According to its website, RHR works to “promote the upholding of Palestinian rights in a variety of areas, in east Jerusalem, the west bank and Gaza,” which it does by legal action and “on the ground,” which sometimes includes civil disobedience. It works with Palestinian Arabs and ‘internationals’, volunteers from outside of Israel. It protects Arab farmers from “violent settlers” when they harvest olives, files lawsuits when it believes that the security barrier is encroaching on land worked by Palestinians, and tries to prevent the demolition of illegally-built Palestinian structures (alleging that Israeli policies preclude legal building).

Protecting anybody’s rights is laudable and there’s no doubt that there is a lot of unfairness in the relationship of the Israeli authorities toward Palestinians in particular cases.

But — yes, there had to be a ‘but’ — there are several problems.

One of them is that the philosophy of the group seems appropriate for a social change club on a university campus in the US, not a Middle Eastern nation at war.  Rights exist in a societal context: the Mideast isn’t Berkeley, California, and Israel’s struggle to survive in a very hostile world isn’t a student demonstration. An occupied territory with a hostile population isn’t a minority neighborhood in an American city. Like the “messianic crazies” that they decry on their website, RHR too has a one-dimensional view of right and wrong.

Yehoyada Amir’s exposition of the ideology of the group sees the “post-national approach” as the pinnacle of political evolution, although he somehow wants to leave room for an attenuated tribalism called a “familial and national partnership.”  Unfortunately he comes down way too far on the multicultural and “pan-human” side for today’s (or even tomorrow’s) Middle East. It’s a kind of unilateral disarmament in a hostile and well-armed neighborhood.

Another problem is the possible consequences of RHR’s actions. If a bunch of college students oppose, say, the gentrification of a poor neighborhood in Madison, Wisconsin then they might or might not help anyone, but in any event there will be little damage. But an Israeli  human-rights group taking the  position that the IDF’s intentions in Gaza must be investigated may have far-reaching consequences for Israel’s ability to defend itself.

RHR sees the conflict as a struggle between “two peoples”, by which I presume they mean Jews and Palestinian Arabs. But there is a much wider context which can’t be ignored, in which the Jewish state is considered an abomination, illegitimately existing in the midst of land forever belonging to Muslims, by literally hundreds of millions of Arabs and other Muslims whose fondest desire is to see it disappear.

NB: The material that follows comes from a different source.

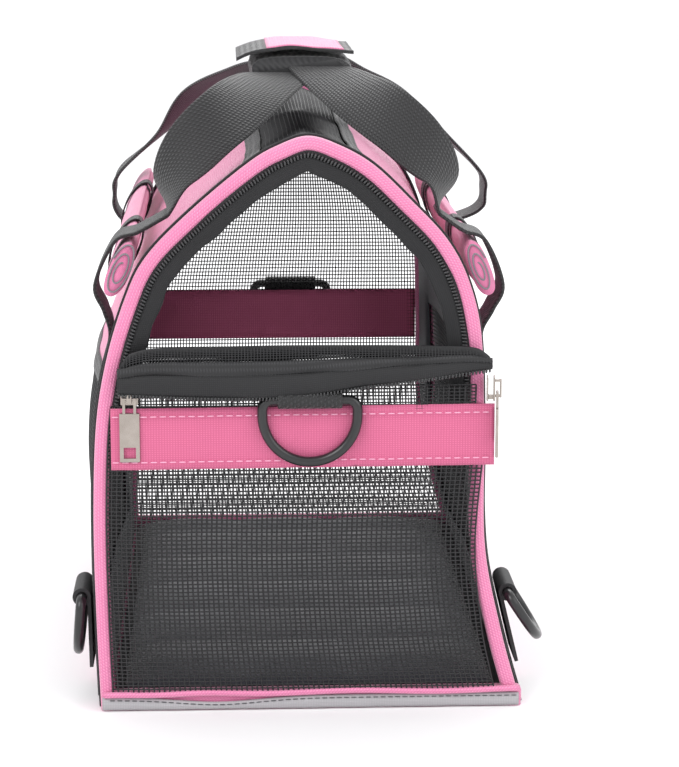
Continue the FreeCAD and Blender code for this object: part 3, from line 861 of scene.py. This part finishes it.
def make_rings():
    for node in ("front_d_ring", "rear_d_ring", "side_d_ring_left", "side_d_ring_right"):
        set_material(node, PLASTIC)
    loop = ring_band("front_ring_webbing", "front_ring_swing", Vector((0, 1, 0)), 0.003)
    place(loop, "bag", "front_ring_loop", slot="black_webbing")
    loop = ring_band("rear_ring_webbing", "rear_ring_swing", Vector((0, -1, 0)), 0.024)
    place(loop, "bag", "rear_ring_loop", slot="black_webbing")
    for node in ("side_ring_tab_left", "side_ring_tab_right"):
        set_material(node, WEBBING_SOLID)


# ---- the folded-down door flap ------------------------------------------
def flap_lines():
    """Stations across the door with the folded flap's top and bottom edge at each."""
    low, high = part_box("flap_roll")
    left, right = low.x - 0.0165, high.x + 0.0150
    xs = np.linspace(left, right, 90)
    u = (xs - left) / (right - left)
    top = high.z - 0.0015 + 0.0018 * np.sin(u * 3.1) - 0.0045 * np.exp(-(u / 0.05) ** 2)
    top -= 0.003 * np.exp(-((1 - u) / 0.04) ** 2)
    bottom = low.z - 0.0045 - 0.0035 * np.sin(math.pi * np.clip(u * 1.5, 0, 1)) \
        + 0.0145 * np.clip((u - 0.42) / 0.58, 0, 1) ** 1.6
    return xs, top, bottom, low


def flap_sheet(name, material, share0, share1, depth, swell_by, thickness, ripple=0.0):
    xs, top, bottom, low = flap_lines()
    rows = []
    for i, x in enumerate(xs):
        row = []
        for k in np.linspace(share0, share1, 9):
            z = bottom[i] + (top[i] - bottom[i]) * k
            t = (k - share0) / (share1 - share0)
            y = low.y + depth - swell_by * math.sin(math.pi * t)
            y += ripple * noise.noise(Vector((x * 34, k * 3.0, depth * 900)))
            row.append((x, y, z))
        rows.append(row)
    return grid(name, rows, material, thickness, inward=False)


# Layers of the folded flap: name, material, lower and upper share of its height, depth
# behind its front, swell, thickness and ripple.
FLAP_LAYERS = (("flap_binding", BINDING, 0.46, 0.74, 0.0026, 0.0012, 0.0012, 0.0012),
               ("flap_inner_fold", BINDING, 0.02, 0.62, 0.0068, 0.0010, 0.0012, 0.0012),
               ("flap_zip_tape", TAPE, 0.10, 0.50, 0.0016, 0.0016, 0.0010, 0.0010))


def make_flap():
    xs, top, bottom, low = flap_lines()

    def fold(share_low, front_y, back_y):
        def surface(a, b):
            x = xs[0] + (xs[-1] - xs[0]) * a
            t = float(np.interp(x, xs, top))
            base = float(np.interp(x, xs, bottom))
            start = base + (t - base) * share_low
            turn = math.pi * b
            y = (front_y + back_y) / 2 - math.cos(turn) * (back_y - front_y) / 2
            y += noise.noise(Vector((x * 24, b * 2.0, 1.0))) * 0.0016
            lift = math.sin(turn) ** 0.55
            end_pinch = min(1, a / 0.03, (1 - a) / 0.03) ** 0.5
            return (x, y, start + (t - start) * lift * end_pinch)
        return surface
    for k, (share_low, y0, y1) in enumerate(((0.50, 0.0028, 0.0085), (0.30, 0.0045, 0.0070))):
        net = lattice("flap_net_%d" % k, fold(share_low, low.y + y0, low.y + y1), 118, 24,
                      0.00040, 0.00036, NET)
        if k == 0:
            place(net, "front_flap", "flap_roll", slot="black_mesh_fold")
        else:
            place(net, "front_flap", slot="black_mesh_fold")
    for name, material, a, b, depth, out, thick, ripple in FLAP_LAYERS:
        sheet = flap_sheet(name, material, a, b, depth, out, thick, ripple)
        place(sheet, "front_flap", slot="black_mesh_fold")
    line = np.array([(x, low.y + 0.0016, b + (t - b) * 0.07)
                     for x, b, t in zip(xs, bottom, top)])
    teeth = beads("flap_zip_teeth", line, np.tile([0, -1.0, 0], (len(xs), 1)),
                  (0.0006, 0.0013, 0.0010), 0.0020, COIL, TOOTH_TURN)
    place(teeth, "front_flap", slot="zip_coil")
    make_skirt()


def make_skirt():
    low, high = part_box("flap_skirt")
    left, right = low.x - 0.010, high.x + 0.006

    def surface(u, v):
        x = left + (right - left) * u
        z = low.z - 0.001 + (high.z - low.z + 0.003) * v
        return (x, low.y - 0.0006 - 0.0022 * v, z)
    net = lattice("flap_skirt_net", surface, 64, 6, 0.0005, 0.00045, NET)
    place(net, "bag", "flap_skirt", slot="black_mesh")


# ---- covers, straps, handles --------------------------------------------
def shoulder(side):
    """Middle point, outward and up-slope directions of the shoulder under a roll."""
    share = share_at(side, ROLL_Z)
    x, z = arch(share)
    k = min(int(share * (len(ARCH_LINE) - 1)), len(ARCH_LINE) - 1)
    out = Vector((-ARCH_IN[k][0], 0, -ARCH_IN[k][1]))
    slope = Vector((-out.z * side, 0, out.x * side))
    return Vector((x, 0, z)), out, slope


def roll_rings(side):
    """Sections of a rolled cover, slack and a little uneven along its length."""
    middle, out, slope = shoulder(side)
    rings = []
    for y in np.linspace(*ROLL_ENDS, 70):
        ring = []
        slack = 1 + 0.10 * noise.noise(Vector((y * 18, side, 0)))
        for a in np.linspace(0, 2 * math.pi, 40, endpoint=False):
            r = 1 - 0.10 * (a / (2 * math.pi))
            wide = ROLL_WIDE * slack * r
            deep = ROLL_DEEP * r * (1 + 0.12 * noise.noise(Vector((y * 30, a, side))))
            c, s = math.cos(a), math.sin(a)
            point = middle + slope * (wide * math.copysign(abs(c) ** 0.8, c))
            point += out * (ROLL_LIFT + deep * math.copysign(abs(s) ** 0.9, s))
            ring.append((point.x, y, point.z))
        rings.append(ring)
    return rings


def roll_spiral(side, y):
    """Line of the cloth's wound layers, seen at a roll's front end."""
    middle, out, slope = shoulder(side)
    full = 4.4 * math.pi
    line = []
    for a in np.linspace(0, full, 90):
        r = 0.25 + 0.72 * a / full
        point = middle + slope * (ROLL_WIDE * r * math.cos(a))
        point += out * (ROLL_LIFT + 0.0064 * r * math.sin(a))
        line.append((point.x, y, point.z))
    return line


def roll_tie(side, y):
    middle, out, slope = shoulder(side)
    line = []
    for a in np.linspace(0, 2 * math.pi, 40):
        point = middle + slope * (0.0192 * math.cos(a))
        point += out * (ROLL_LIFT + 0.0080 * math.sin(a))
        line.append((point.x, y, point.z))
    across = np.tile([0.0, 1.0, 0.0], (len(line), 1))
    return sweep("tie", line, across, webbing_section(0.018, 0.0012), WEBBING, cap=False)


def make_covers():
    for side, name in SIDE_NAMES.items():
        roll = tube_grid("cover_" + name, roll_rings(side), PINK)
        place(roll, "bag", "cover_roll_" + name, slot="pink_polyester")
        spiral = [roll_spiral(side, y) for y in (-0.2072, -0.2052)]
        place(grid("cover_edge_" + name, spiral, GREY_CLOTH, 0.0009), "bag", slot="lining")
        ties = [roll_tie(side, y) for y in ROLL_TIES]
        place(join_meshes("cover_tie_" + name, ties), "bag", "cover_ties_" + name,
              slot="black_webbing")


def wall_stations(side, end, top):
    """A side strap's stations from the base up the wall to height top."""
    y = STRAP_Y * end
    stations = []
    for z in (0.004, 0.03, 0.06, 0.09, 0.12, 0.15, 0.18, 0.205, top):
        stations.append((np.array((wall_x(side, z) + side * 0.0013, y, z)),
                         np.array((0, 1.0, 0))))
    return stations


def handle_stations(side, top):
    """One carrying handle, from the front shoulder over the grip to the rear wall."""
    s = side
    level = 0.371 if s < 0 else 0.3745
    slack = 0.012 if s < 0 else 0.0
    y0, y1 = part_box("grip_wrap")[0].y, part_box("grip_wrap")[1].y
    route = [
        (top, (0, 1, 0)),
        ((s * 0.080, -0.182, 0.318), (s * 0.55, 0.75, 0.15)),
        ((s * 0.064, -0.176, 0.339), (s * 0.85, 0.35, 0.50)),
        ((s * 0.046, -0.160, 0.354), (s * 0.70, 0.30, 0.75)),
        ((s * 0.026, -0.122, 0.366), (s * 0.90, 0.25, 0.35)),
        ((s * 0.011, y0, level), (s, 0, 0)),
        ((s * 0.011, (y0 + y1) / 2, level), (s, 0, 0)),
        ((s * 0.011, y1, level), (s, 0, 0)),
        ((s * 0.030, 0.066, 0.364), (s * 0.95, -0.30, 0)),
        ((s * 0.064, 0.112, 0.346), (s * 0.55, -0.80, 0.1)),
        ((s * 0.102 - s * slack, 0.152, 0.316), (s * 0.20, -0.95, 0)),
        ((s * 0.136 - s * slack, 0.176, 0.284), (0, -1, 0)),
        ((s * 0.142 - s * slack, 0.182, 0.266), (0, -1, 0)),
        ((s * 0.136 - s * slack * 0.7, 0.184, 0.252), (0, -1, 0)),
        ((wall_x(side, 0.241) + s * 0.0030, STRAP_Y, 0.241), (0, -1, 0)),
    ]
    return [(np.array(p, float), np.array(a, float)) for p, a in route]


def make_straps():
    for side, name in SIDE_NAMES.items():
        middle, out, slope = shoulder(side)
        stations = wall_stations(side, -1, 0.226)
        for along, lift in ROLL_PASS:
            point = middle + slope * along + out * lift
            stations.append((np.array((point.x, -STRAP_Y, point.z)), np.array((0, 1.0, 0))))
        top = np.array((wall_x(side, 0.292) + side * 0.003, -STRAP_Y, 0.297))
        stations.append((top, np.array((0, 1.0, 0))))
        strap = webbing("strap_front_" + name, stations)
        place(strap, "bag", "side_strap_front_" + name, slot="black_webbing")
        rear = webbing("strap_rear_" + name, wall_stations(side, 1, 0.240))
        place(rear, "bag", "side_strap_rear_" + name, slot="black_webbing")
        handle = webbing("handle_strap_" + name, handle_stations(side, top), steps=10)
        place(handle, "bag", "handle_" + name, slot="black_webbing")


def make_grip():
    low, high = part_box("grip_wrap")
    half = (high.x - low.x) / 2
    mid = (low.z + high.z) / 2
    deep = (high.z - low.z) / 2
    rings = []
    for y in np.linspace(low.y, high.y, 40):
        t = (y - low.y) / (high.y - low.y)
        pinch = 1 - 0.06 * math.cos(math.pi * (2 * t - 1)) ** 4
        ring = []
        for a in np.linspace(0, 2 * math.pi, 44, endpoint=False):
            c, s = math.cos(a), math.sin(a)
            crease = 1 + 0.03 * noise.noise(Vector((y * 40, c * 2, s * 2)))
            ring.append((half * pinch * crease * math.copysign(abs(c) ** 0.55, c), y,
                         mid + deep * crease * 0.97 * math.copysign(abs(s) ** 0.8, s)))
        rings.append(ring)
    wrap = tube_grid("grip_sleeve", rings, BINDING)
    place(wrap, "bag", "grip_wrap", slot="black_binding")
    make_grip_flap()


def make_grip_flap():
    """Cover flap over the grip, its far edge drooping, with a patch sewn on."""
    low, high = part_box("grip_flap")
    edge = low.x - 0.004

    def crown(x, y):
        u = (high.x - x) / (high.x - edge)
        z = low.z + 0.0012 + 0.0030 * max(0.0, math.sin(math.pi * u)) ** 1.2
        return u, z + 0.0008 * noise.noise(Vector((x * 60, y * 30, 0)))
    rings = []
    for y in np.linspace(low.y, high.y, 30):
        top, bottom = [], []
        for x in np.linspace(high.x, edge, 46):
            u, z = crown(x, y)
            z -= 0.0040 * max(0, (u - 0.72) / 0.28) ** 2
            top.append((x, y, z + 0.0015))
            bottom.append((x, y, z - 0.0006))
        rings.append(top + bottom[::-1])
    flap = tube_grid("grip_cover_flap", rings, BINDING)
    place(flap, "grip_cover", "grip_flap", slot="black_binding")
    plow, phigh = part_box("grip_patch")
    rows = []
    for x in np.linspace(plow.x, phigh.x, 24):
        rows.append([(x, y, crown(x, y)[1] + 0.0022)
                     for y in np.linspace(plow.y - 0.008, phigh.y + 0.008, 24)])
    patch = grid("grip_pink_patch", rows, PINK, 0.0012, inward=False)
    place(patch, "grip_cover", "grip_patch", slot="pink_polyester")


# ---- stage --------------------------------------------------------------
# Soft lights: name, place, size and power.
LAMPS = (("key", (-1.4, -1.6, 1.9), 1.4, 26), ("fill", (1.6, -1.2, 1.3), 1.6, 12),
         ("back", (0.3, 1.8, 1.7), 1.6, 22))
LAMP_AIM = Vector((0, 0, 0.18))
CAMERA_AT = (-0.0478, -1.6763, 0.4847)
CAMERA_DOWN, CAMERA_RIGHT = math.radians(11.06), math.radians(2.57)
CAMERA_LENS, CAMERA_SENSOR = 118.5, 36


def make_stage():
    mat, _, shader = new_material("floor_white", 0.55)
    shader.inputs["Base Color"].default_value = (0.93, 0.93, 0.935, 1)
    floor = make_mesh("floor", [(-6, -6, 0), (6, -6, 0), (6, 8, 0), (-6, 8, 0)],
                      [(0, 1, 2, 3)], mat)
    world = bpy.data.worlds.new("studio")
    bpy.context.scene.world = world
    world.use_nodes = True
    world.node_tree.nodes["Background"].inputs[0].default_value = (0.97, 0.97, 0.98, 1)
    world.node_tree.nodes["Background"].inputs[1].default_value = 1.13
    for name, where, size, power in LAMPS:
        light = bpy.data.lights.new(name, "AREA")
        light.energy, light.size = power, size
        lamp = bpy.data.objects.new(name, light)
        lamp.location = where
        aim = LAMP_AIM - Vector(where)
        lamp.rotation_euler = aim.to_track_quat("-Z", "Y").to_euler()
        bpy.context.scene.collection.objects.link(lamp)
    bpy.context.scene.view_settings.view_transform = "Standard"


def make_camera():
    data = bpy.data.cameras.new("camera")
    data.sensor_width = CAMERA_SENSOR
    data.lens = CAMERA_LENS
    camera = bpy.data.objects.new("camera", data)
    camera.location = CAMERA_AT
    camera.rotation_euler = (math.pi / 2 - CAMERA_DOWN, 0, -CAMERA_RIGHT)
    bpy.context.scene.collection.objects.link(camera)
    bpy.context.scene.camera = camera


make_walls()
make_roof_net()
make_hems()
make_arch_zip()
make_base()
make_front_panel()
make_rear_panel()
make_rings()
for metal in ("slider_left", "slider_right", "puller_left", "puller_right"):
    set_material(metal, NICKEL)
make_flap()
make_covers()
make_straps()
make_grip()
make_stage()
make_camera()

This rejectionist opposition is also extremely well-organized and well-financed, today primarily by Iran, which is moving to surround Israel by proxy armies. It also supports terrorist groups in the territories and even extremists among the Arab citizens of Israel. It isn’t an exaggeration to say that Israel is in existential danger from these forces, even leaving aside the nuclear threat.

From RHR’s myopic point of view, the Jewish state is a behemoth oppressing powerless Palestinians; but in fact it is a very small and vulnerable island in a hostile sea. One of the strategies of Israel’s enemies is to remove the props of international support and reduce the world’s tolerance of its efforts at self-defense, in order to make it easier to physically destroy it. Thus the delegitimization campaign of which the Goldstone report is emblematic can have very real consequences for Israel’s future.

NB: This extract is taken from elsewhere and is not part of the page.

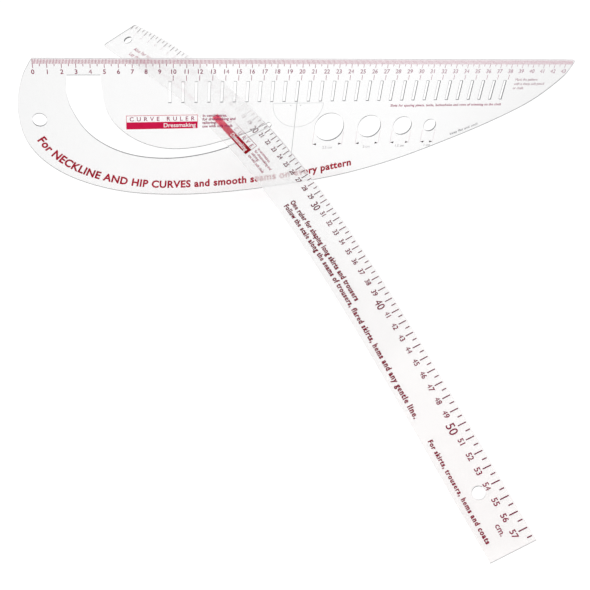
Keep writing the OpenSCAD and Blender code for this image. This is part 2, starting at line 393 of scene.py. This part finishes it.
def clear_sheet(name, edge_masks, haze, milk_share, tint, milk_tones):
    """Hazy clear plastic. Its flat faces let the light through, partly blurred and partly
    milky, and carry faint rubbed patches and scratches. edge_masks adds nodes that give 1 on
    the sawn edges, with any painted shade line drawn among them, and 1 on the polished ones.
    haze is the faces' roughness, milk_share how much light they scatter, and tint adds nodes
    that give the share of light passed."""
    material, out, node, link = new_material(name)
    spot = node("TexCoord").outputs["Object"]

    rubbed = node("TexNoise", Scale=14.0, Detail=4.0, Roughness=0.6)
    link(spot, rubbed.inputs["Vector"])
    fine = node("TexNoise", Scale=900.0, Detail=2.0)
    link(spot, fine.inputs["Vector"])
    stretch = node("Mapping", vector_type="POINT")
    stretch.inputs["Rotation"].default_value = (0.3, 0.5, 0.9)
    stretch.inputs["Scale"].default_value = (1.0, 60.0, 14.0)
    link(spot, stretch.inputs["Vector"])
    scratch = node("TexNoise", Scale=22.0, Detail=1.0)
    link(stretch.outputs["Vector"], scratch.inputs["Vector"])
    scratched = ramp(node, link, scratch.outputs["Fac"], 0.72, 0.78, 0.0, 1.0)

    blur = ramp(node, link, rubbed.outputs["Fac"], 0.35, 0.7, haze * 0.9, haze * 1.2)
    rough = calculated(node, link, "MULTIPLY_ADD", scratched, SCRATCH_ROUGHNESS, blur)

    glass = node("BsdfPrincipled")
    link(tint(node, link), glass.inputs["Base Color"])
    glass.inputs["Transmission Weight"].default_value = 1.0
    glass.inputs["IOR"].default_value = PLASTIC_IOR
    link(rough, glass.inputs["Roughness"])

    milk = node("BsdfPrincipled")
    milk.inputs["IOR"].default_value = PLASTIC_IOR
    milk_tone = ramp(node, link, rubbed.outputs["Fac"], 0.35, 0.7, 0.0, 1.0)
    link(two_colours(node, link, milk_tone, *milk_tones), milk.inputs["Base Color"])
    link(rough, milk.inputs["Roughness"])

    face = node("MixShader", Fac=milk_share)
    link(glass.outputs["BSDF"], face.inputs[1])
    link(milk.outputs["BSDF"], face.inputs[2])

    # Edges: sawn ones are frosted grey, darkened as painted shade for the dark that the walls
    # refract, and some walls get a paler grey as painted light. Polished ones are still partly
    # glass.
    sawn, polished = edge_masks(node, link)
    cut_share = calculated(node, link, "MULTIPLY_ADD", polished, POLISHED_SHARE, sawn)
    cut = node("BsdfPrincipled")
    cut.inputs["IOR"].default_value = PLASTIC_IOR
    cut.inputs["Roughness"].default_value = 0.5
    saw = ramp(node, link, fine.outputs["Fac"], 0.3, 0.7, 0.0, 1.0)
    saw_and_shade_grey = two_colours(node, link, saw, *SAW_AND_SHADE_GREYS)
    saw_and_shade_grey = two_colours(node, link, pale_walls(node, link), saw_and_shade_grey, PAINTED_LIGHT_SAW_GREY)
    link(two_colours(node, link, sawn, POLISHED_TONE, saw_and_shade_grey), cut.inputs["Base Color"])
    cut_bump = node("Bump", Strength=0.4, Distance=0.00008)
    link(fine.outputs["Fac"], cut_bump.inputs["Height"])
    link(cut_bump.outputs["Normal"], cut.inputs["Normal"])

    surface = node("MixShader")
    link(cut_share, surface.inputs["Fac"])
    link(face.outputs["Shader"], surface.inputs[1])
    link(cut.outputs["BSDF"], surface.inputs[2])

    # Light for the floor and for what lies behind passes straight through
    path = node("LightPath")
    for kind in ("Is Shadow Ray", "Is Diffuse Ray"):
        passing = node("BsdfTransparent")
        passing.inputs["Color"].default_value = (*grey(PASSED_LIGHT), 1)
        mixed = node("MixShader")
        link(path.outputs[kind], mixed.inputs["Fac"])
        link(surface.outputs["Shader"], mixed.inputs[1])
        link(passing.outputs["BSDF"], mixed.inputs[2])
        surface = mixed
    link(surface.outputs["Shader"], out.inputs["Surface"])
    return material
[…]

Palestinians in particular understand quite well the Western attitude toward human rights, and do their best to help make the news from the territories and Jerusalem fit the narrative of a noble people victimized by a soulless oppressor. RHR serves as a perfect megaphone for this.

Even if its complaints were not unbalanced or exaggerated, RHR  applies Berkeley standards to a Middle Eastern nation which has essentially been at war since its founding. It amplifies and focuses attention on human-rights issues which — in context — are not issues. By doing so it provides real ammunition to Israel’s enemies.